Redisons plus souvent et plus systématiquement que ceux qui attaquent la langue, même sur des sujets qui leur paraissent dérisoires, que ceux qui l’affaiblissent ou qui la jetent dans l’arène de conflits politiques ou idéologiques qui ne la concernent pas, nuisent au rayonnement de la France, de ses entreprises, de sa puissance politique au sens le plus large du terme.
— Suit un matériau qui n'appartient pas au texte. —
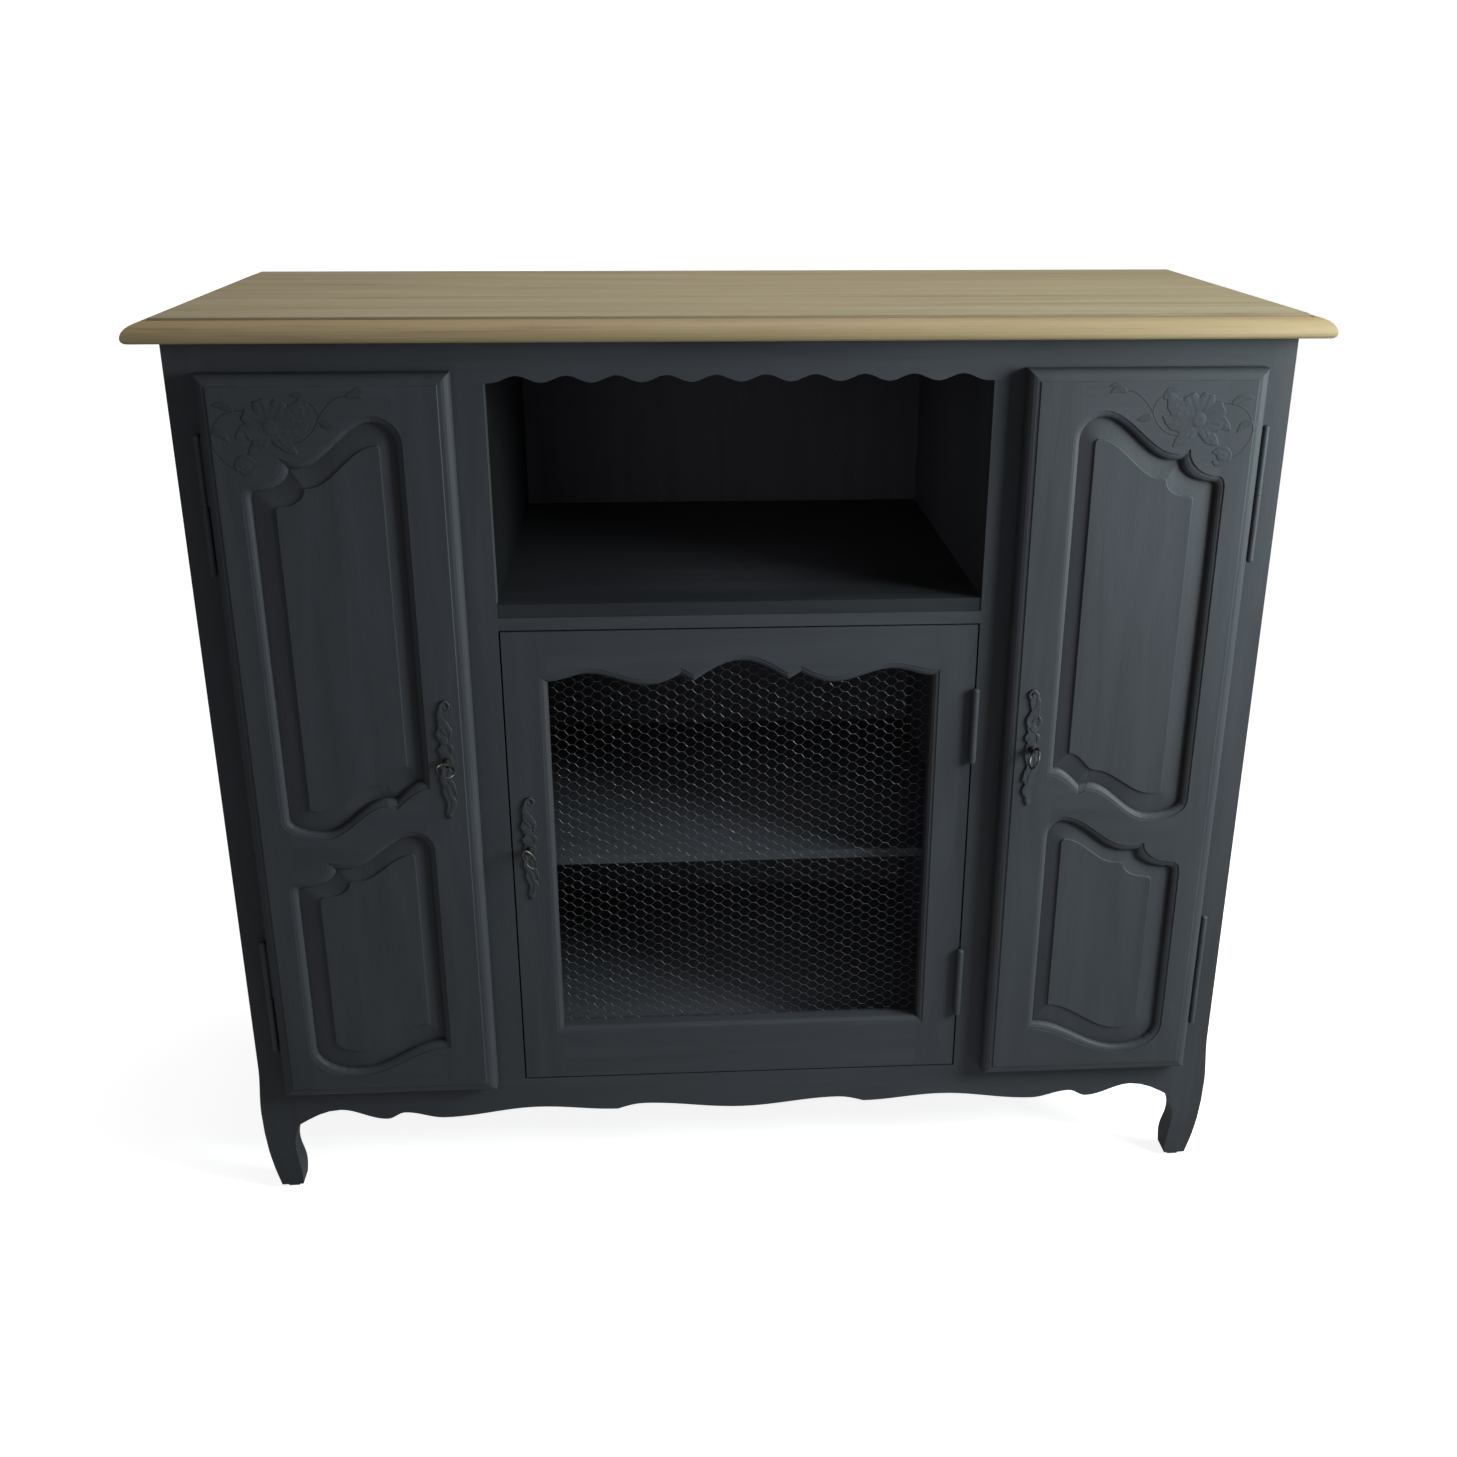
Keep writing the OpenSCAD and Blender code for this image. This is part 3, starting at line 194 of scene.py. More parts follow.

Troisième et dernier point. Il sera le plus bref. Pensons, soyons positifs ! En tant que chancelier de l’Institut, j’ai la charge et l’honneur de présider 140 fondations. Derrière cet écran de protestations de personnes qui ne sont jamais contentes et qu’il nous faut supporter à longueur de temps, il y a une multitude d’associations, de fondations, de personnes qui s’engagent. Il y a dans toute la France des trésors de bonne volonté, d’engagement. Il y a ceux qui montent des associations, des organismes à caractère social, philanthropique, éthique même ; ceux qui défendent l’environnement ; ceux qui se préoccupent des enfants souffrant de malêtre, font de l’accompagnement aux devoirs, aident à l’insertion scolaire ; ceux qui soutiennent les initiatives économiques modestes et dotées de peu de moyens. On voit de jeunes chefs d’entreprise qui ont réussi et qui, au mitan de leur vie, se disent : « Il n’y a pas que l’argent qui compte dans la vie, il faut que j’en redonne aux autres » et qui sont prêts à s’engager.

Sachez-le, nous ne sommes pas seuls ! Il faut absolument que nous le fassions savoir et que nous retrouvions dans ce pays l’envie de servir et d'aimer autrui.